Having set up Siebel and Oracle Enterprise Data Quality (from now on in known as EDQ), I wanted to put it through it’s paces.
Real Time De-duplication works like a charm, provided you kick off the Real Time jobs in Director and have your Web Service URLs set up correctly.
Batch De-duplication, however, uses a different mechanism (JMX) and the out of the box installation and configuration doesn’t quite leave you in a position to run batch dedupe through the Siebel Client.
After a really useful conversation with Mike, Nick and Richard at Oracle (experts in EDQ and it’s integration into Siebel), I was able to make appropriate changes to the configuration to enable batch de-duplication. My heart felt thanks go out to them all for their dedication and commitment to helping lowly developers like myself!
JMX Port Configuration
By default, EDQ on Windows configures JMX to listen on port 9005. However, by default the Siebel Connector is configured to look on port 8090.

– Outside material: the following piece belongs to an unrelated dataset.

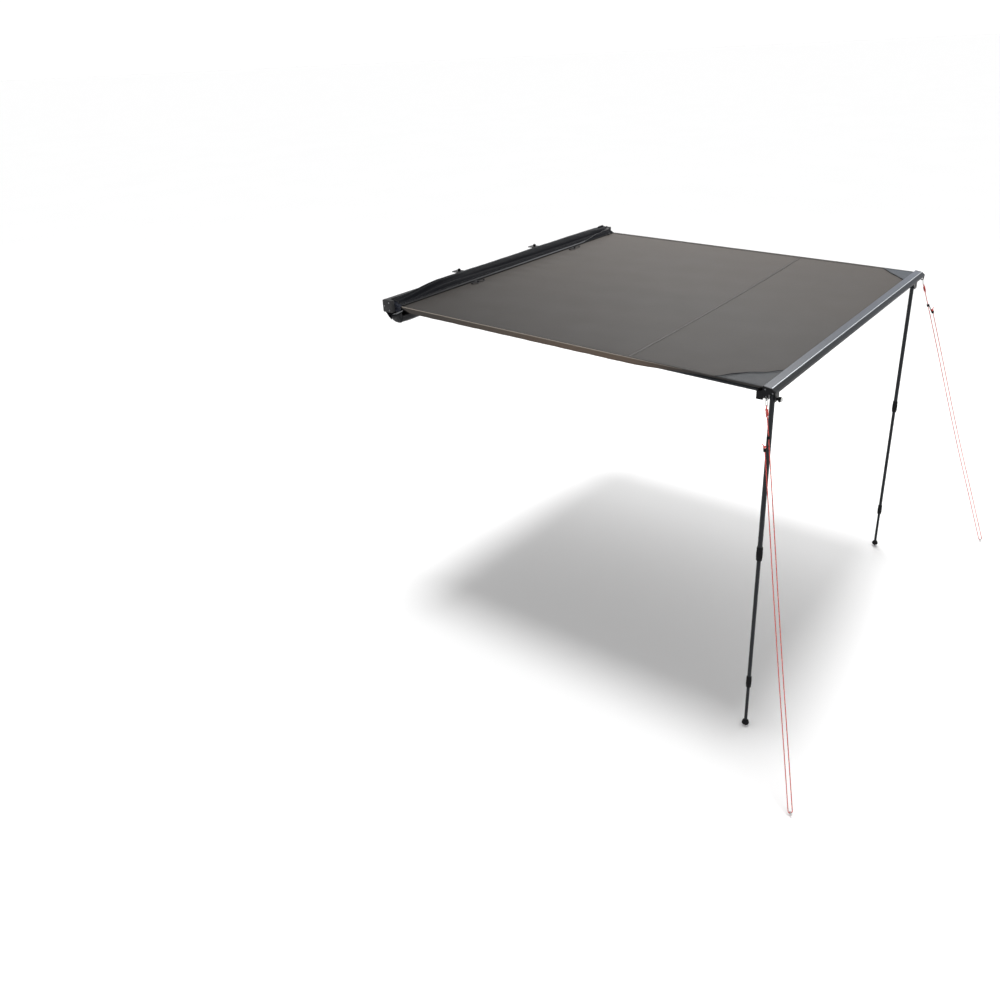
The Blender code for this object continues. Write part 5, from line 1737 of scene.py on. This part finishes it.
def guy_frame(end, side):
    """Where a guy rope starts, the way it runs, and the way its strands lie side by side."""
    joint = next(joint for joint in frame["joints"] if joint["name"] == f"{end}_guy_swing")
    strand_side = STRAND_SIDE * side
    run = PEG_OFFSETS[end].normalized()
    beside = (strand_side - run * strand_side.dot(run)).normalized()
    run = (PEG_OFFSETS[end] - beside * STRAND_GAP / 2).normalized()
    beside = (strand_side - run * strand_side.dot(run)).normalized()
    return Vector(joint["pos_m"]), run, beside


def rope_route(end, side):
    """A guy rope's route: down from the clip, round the peg, and back up to the tensioner."""
    hole, run, beside = guy_frame(end, side)
    turn_radius = STRAND_GAP / 2
    turn = PEG_OFFSETS[end].dot(run) + PEG_WIRE_RADIUS + ROPE_RADIUS + FIT * 2 - turn_radius
    start = CLIP_SEAT + CLIP_LENGTH - CLIP_WIRE_RADIUS + FIT
    lower = TENSIONER_PLACE + TENSIONER_LENGTH
    free = lower + STRAIGHT_END
    sag_way = (-UP + run * run.z).normalized()

    def strand(along, across):
        share = max(0.0, (along - free) / (turn - free))
        sag = ROPE_SAG * math.sin(math.pi * min(1.0, share)) ** 2
        return hole + run * along + beside * across + sag_way * sag

    quarters = even_steps(free, turn - STRAIGHT_END, 5)[1:-1]
    down = [start, start + 0.03, TENSIONER_PLACE, lower + 0.01] + quarters + [turn - STRAIGHT_END]
    points = [strand(along, 0.0) for along in down]
    for angle in even_steps(0.0, math.pi, 8):
        across = turn_radius * (1 - math.cos(angle))
        points.append(hole + run * (turn + turn_radius * math.sin(angle)) + beside * across)
    back = [turn - STRAIGHT_END] + list(reversed(quarters)) + [free, lower - KNOT_TAIL]
    points += [strand(along, STRAND_GAP) for along in back]
    return points


class AWNING_OT_guy_ropes(bpy.types.Operator):
    """Make the braided guy ropes with their wound knots"""

    bl_idname = "awning.guy_ropes"
    bl_label = "Guy ropes"

    def execute(self, context):
        for end, side in SIDES.items():
            self.rope(end, side)
        return {"FINISHED"}

    def braided(self, along, share):
        """The rope's radius, with the low relief of its braid."""
        left = math.sin(TURN * (share * 4 + along / BRAID_RELIEF))
        right = math.sin(TURN * (share * 4 - along / BRAID_RELIEF))
        return ROPE_RADIUS * (0.955 + 0.045 * left * right)

    def rope(self, end, side):
        path = evenly(smooth_path(rope_route(end, side), 12), ROPE_STEP)
        rope = tube_piece(f"guy_cord_{end}", path, self.braided, "rope", 12)
        knots = [self.wound_knot(end, side), self.stopper_knot(end, side)]
        for piece in [rope] + knots:
            belongs(piece, f"{end}_guy")
        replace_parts(rope, f"guy_rope_{end}")
        path_length(path)

    def wound_knot(self, end, side):
        """The knot below the clip: an eye round the clip's wire and turns round the rope."""
        hole, run, beside = guy_frame(end, side)
        other = run.cross(beside)
        foot = CLIP_SEAT + CLIP_LENGTH - CLIP_WIRE_RADIUS
        eye_centre = hole + run * (foot - CLIP_WIRE_RADIUS)
        eye_radius = CLIP_WIRE_RADIUS + ROPE_RADIUS + 0.0004
        route = []
        for degrees in even_steps(-60, 240, 12):
            angle = math.radians(degrees)
            route.append(eye_centre + (other * math.cos(angle) - run * math.sin(angle)) * eye_radius)
        pitch = bpy.context.scene.awning_sizes.wrap_pitch
        for step in range(KNOT_TURNS * KNOT_STEPS + 1):
            angle = TURN * step / KNOT_STEPS
            radius = WRAP_RADIUS + 0.0004 * math.sin(angle * 0.37)
            around = beside * math.cos(angle) + other * math.sin(angle)
            reach = foot + KNOT_START + pitch * step / KNOT_STEPS
            route.append(hole + run * reach + around * radius)
        last = route[-1]
        route.append(last + run * 0.004 - beside * 0.003)
        route.append(last + run * 0.010 - beside * 0.007)
        return tube_piece(f"guy_clip_knot_{end}", smooth_path(route, 2), self.braided, "rope", 10)

    def stopper_knot(self, end, side):
        """The knot above the tensioner's lower hole: two turns, a crossing and a short tail."""
        hole, run, beside = guy_frame(end, side)
        other = run.cross(beside)
        reach = TENSIONER_PLACE + TENSIONER_LENGTH - STOPPER_OFFSET
        centre = hole + run * reach + beside * STRAND_GAP
        route = []
        for share in even_steps(0.0, 1.0, 30):
            angle = TURN * STOPPER_TURNS * share
            around = beside * math.cos(angle) + other * math.sin(angle)
            route.append(centre + run * (0.0042 - 0.0090 * share) + around * WRAP_RADIUS)
        route.append(centre - run * 0.0080 + beside * 0.0052)
        route.append(centre - run * 0.0125 + beside * 0.0100)
        return tube_piece(f"guy_stopper_knot_{end}", smooth_path(route, 2), self.braided, "rope", 10)


class AWNING_OT_trim(bpy.types.Operator):
    """Make the screws, rings, ribs and ferrules on the rigid pieces"""

    bl_idname = "awning.trim"
    bl_label = "Trim"

    # Places of the end caps' screws, as shares of the cap's depth and height
    cap_screws = ((0.25, 0.20), (0.25, 0.80), (0.78, 0.50))
    # Places of the rail corners' screws, in from the rail's inner edge and down from its top
    corner_screw_places = ((0.010, 0.012), (0.040, 0.023))
    # A rib's places along its length, with the share of its depth at each
    rib_shape = ((0.0, 0.4), (0.12, 1.0), (0.88, 1.0), (1.0, 0.4))
    # Where a lock's ribs start and end and where its two rings lie, as shares of its length off its middle
    rib_reach = (-0.30, 0.18)
    ring_shares = (0.24, 0.34)
    # Half the width of a rib at its root and at its tip
    rib_root = 0.0014
    rib_tip = 0.0007
    # How far the ribs of a knob start behind its face, and their length
    knob_rib_start = 0.0105
    knob_rib_length = 0.0072

    def execute(self, context):
        for end, side in SIDES.items():
            self.end_cap_screws(end, side)
            self.corner_screws(end, side)
            self.lock_grip(end, "leg_upper_lock", 16, 0.0009)
            self.lock_grip(end, "leg_lower_lock", 14, 0.0008)
            self.foot_trim(end)
            self.knob_trim(end, side)
            self.lock_grip(end, "arm_lock", 18, 0.0009)
        return {"FINISHED"}

    def screw(self, pile, place, direction, radius):
        """A domed screw with a hexagonal recess."""
        flange = [(radius * 1.25, 0.0), (radius * 1.25, 0.0006)]
        dome = [(radius, 0.0008), (radius * 0.96, 0.0020), (radius * 0.78, 0.0028), (radius * 0.50, 0.0031)]
        recess = [(radius * 0.42, 0.0014), (0.0002, 0.0013)]
        pile.add_round(place, direction, flange + dome + recess, 18)

    def end_cap_screws(self, end, side):
        low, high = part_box(f"end_cap_{end}")
        outer = high.x if side > 0 else low.x
        pile = Pile()
        for y_share, z_share in self.cap_screws:
            y = low.y + (high.y - low.y) * y_share
            z = low.z + (high.z - low.z) * z_share
            self.screw(pile, (outer, y, z), (side, 0, 0), 0.0034)
        belongs(pile.piece(f"end_cap_screws_{end}", "zinc"), "base")

    def corner_screws(self, end, side):
        low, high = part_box(f"rail_corner_{end}")
        outer = high.x if side > 0 else low.x
        pile = Pile()
        for inward, down in self.corner_screw_places:
            self.screw(pile, (outer, RAIL_INNER - inward, RAIL_TOP - down), (side, 0, 0), 0.0026)
        belongs(pile.piece(f"rail_corner_screws_{end}", "zinc"), "rail")

    def lock_grip(self, end, lock, count, depth):
        """Finger ribs round a twist lock, and two soft rings above them."""
        node = f"{lock}_{end}"
        body = f"{end}_{lock}"
        low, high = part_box(node)
        centre = (low + high) / 2
        upright = high.z - low.z > high.y - low.y
        direction = UP if upright else ARM_WAY
        length = (high.z - low.z) if upright else (high.y - low.y)
        radius = (high.x - low.x) / 2
        side = Vector((1, 0, 0))
        other = direction.cross(side)
        foot, head = (centre + direction * length * share for share in self.rib_reach)
        pile = Pile()
        for step in range(count):
            angle = TURN * (step + 0.5) / count
            out = side * math.cos(angle) + other * math.sin(angle)
            tangent = direction.cross(out)
            points = []
            for along, size in self.rib_shape:
                place = foot.lerp(head, along)
                root = place + out * (radius - 0.0006)
                tip = place + out * (radius + depth * size)
                points += [root - tangent * self.rib_root, tip - tangent * self.rib_tip]
                points += [tip + tangent * self.rib_tip, root + tangent * self.rib_root]
            pile.add(points, grid_faces(4, 4) + [(0, 1, 2, 3), (15, 14, 13, 12)])
        belongs(pile.piece(f"{node}_ribs", "plastic"), body)
        rings = Pile()
        for share in self.ring_shares:
            rings.add_ring(centre + direction * length * share, direction, radius - 0.0005, 0.0011)
        belongs(rings.piece(f"{node}_rings", "rubber"), body)

    def foot_trim(self, end):
        """The foot's rubber sole and the bright tip of its spike."""
        low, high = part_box(f"leg_foot_{end}")
        radius = (high.x - low.x) / 2
        foot = Vector(((low.x + high.x) / 2, (low.y + high.y) / 2, low.z))
        sole = [(radius - 0.0035, 0.0134), (radius - 0.0006, 0.0142), (radius + 0.0010, 0.0165)]
        sole += [(radius + 0.0010, 0.0205), (radius - 0.0004, 0.0228)]
        spike = [(0.0002, -0.0002), (0.0021, 0.0010), (0.0056, 0.0125)]
        pile = Pile()
        pile.add_round(foot, UP, sole, 28)
        belongs(pile.piece(f"leg_foot_sole_{end}", "rubber"), f"{end}_leg_lower")
        pile = Pile()
        pile.add_round(foot, UP, spike, 18)
        belongs(pile.piece(f"leg_foot_spike_{end}", "zinc"), f"{end}_leg_lower")

    def knob_trim(self, end, side):
        """The bright ring and the grip of the knob that locks the leg."""
        low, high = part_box(f"leg_knob_{end}")
        radius = (high.x - low.x) / 2
        face = Vector(((low.x + high.x) / 2, high.y if side > 0 else low.y, (low.z + high.z) / 2))
        ring = Pile()
        rim = [(radius * 0.60, -0.0004), (radius * 0.98, -0.0002), (radius * 0.98, 0.0012)]
        dish = [(radius * 0.74, 0.0022), (radius * 0.60, 0.0012), (radius * 0.56, 0.0004), (0.0003, 0.0004)]
        ring.add_round(face, (0, side, 0), rim + dish, 26)
        belongs(ring.piece(f"leg_knob_ring_{end}", "steel"), f"{end}_leg_knob")
        ribs = Pile()
        for step in range(KNOB_RIBS):
            angle = TURN * step / KNOB_RIBS
            out = Vector((math.cos(angle), 0.0, math.sin(angle)))
            start = face + Vector((0, -side * self.knob_rib_start, 0)) + out * radius
            ribs.add_stitch(start, start + Vector((0, side * self.knob_rib_length, 0)), out, 0.0009)
        belongs(ribs.piece(f"leg_knob_grip_{end}", "plastic"), f"{end}_leg_knob")


class AWNING_PT_panel(bpy.types.Panel):
    """The awning's operators, sizes and colours"""

    bl_label = "Awning"
    bl_idname = "AWNING_PT_panel"
    bl_space_type = "VIEW_3D"
    bl_region_type = "UI"
    bl_category = "Awning"

    def draw(self, context):
        layout = self.layout
        for operator in OPERATORS:
            layout.operator(operator.bl_idname)
        for name in AwningSizes.__annotations__:
            layout.prop(context.scene.awning_sizes, name)
        for name in AwningColours.__annotations__:
            layout.prop(context.scene.awning_colours, name)


OPERATORS = (
    AWNING_OT_metalwork,
    AWNING_OT_stage,
    AWNING_OT_guy_ropes,
    AWNING_OT_canopy,
    AWNING_OT_corner_patches,
    AWNING_OT_rail_trim,
    AWNING_OT_bag,
    AWNING_OT_tie_loops,
    AWNING_OT_trim,
)
CLASSES = (AwningColours, AwningSizes) + OPERATORS + (AWNING_PT_panel,)


def register():
    for cls in CLASSES:
        bpy.utils.register_class(cls)
    bpy.types.Scene.awning_colours = PointerProperty(type=AwningColours)
    bpy.types.Scene.awning_sizes = PointerProperty(type=AwningSizes)


def unregister():
    del bpy.types.Scene.awning_sizes
    del bpy.types.Scene.awning_colours
    for cls in reversed(CLASSES):
        bpy.utils.unregister_class(cls)


def main():
    """Dress the frame, one operator after another."""
    register()
    bpy.ops.awning.metalwork()
    bpy.ops.awning.stage()
    bpy.ops.awning.guy_ropes()
    bpy.ops.awning.canopy()
    bpy.ops.awning.corner_patches()
    bpy.ops.awning.rail_trim()
    bpy.ops.awning.bag()
    bpy.ops.awning.tie_loops()
    bpy.ops.awning.trim()


if __name__ == "__main__":
    main()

- Modify the entry in dnd.properties to match the port specified in director.properties. For example:
jmxserver = hostname:9005
- There is no need to restart anything. The next job to use the DQ Connector will automatically re-read the configuration
By default, the JRE used by EDQ publishes the JMX interface on localhost (127.0.0.1). Now this may be because of my set up on VirtualBox – it may or may not cause you a problem. However, if you see errors in the connector log relating to connecting to JMX, you may be experiencing this problem.
- Create a new file called jre.properties in the same folder as the director.properties file on the EDQ server. Using the default installation, this will be in:
- Within the file, add the following configuration item:
java.rmi.server.hostname = <EDQ HostName>
- Restart the Datanomic Application Server service
Test Batch DeDuplication
Testing is now straight forward:
- From within Siebel, navigate to Site Map > Administration – Server Management > Jobs
- Create a new job, using the ‘Batch Account match’ template
- Submit the job and await completion
- Navigate to Site Map > Administration – Data Quality > Duplicate Accounts
- See your deduplicated data and merge!
Having now used EDQ alongside Siebel, I am really, really impressed. Previous DQ attempts have felt really clunky but EDQ fits really nicely alongside Siebel. The real time deduplication works well and is very easy to configure. Batch cleansing and deduplication also works flawlessly, once the tweaks above have been applied.
I get the impression that Oracle are really committed to this software as a solution, too. Whereas SSA-NAME5 and ISS seemed like stop gap solutions, EDQ is feeling like an integrated technology and something that Oracle are building into their Fusion and Siebel roadmaps. Here’s hoping!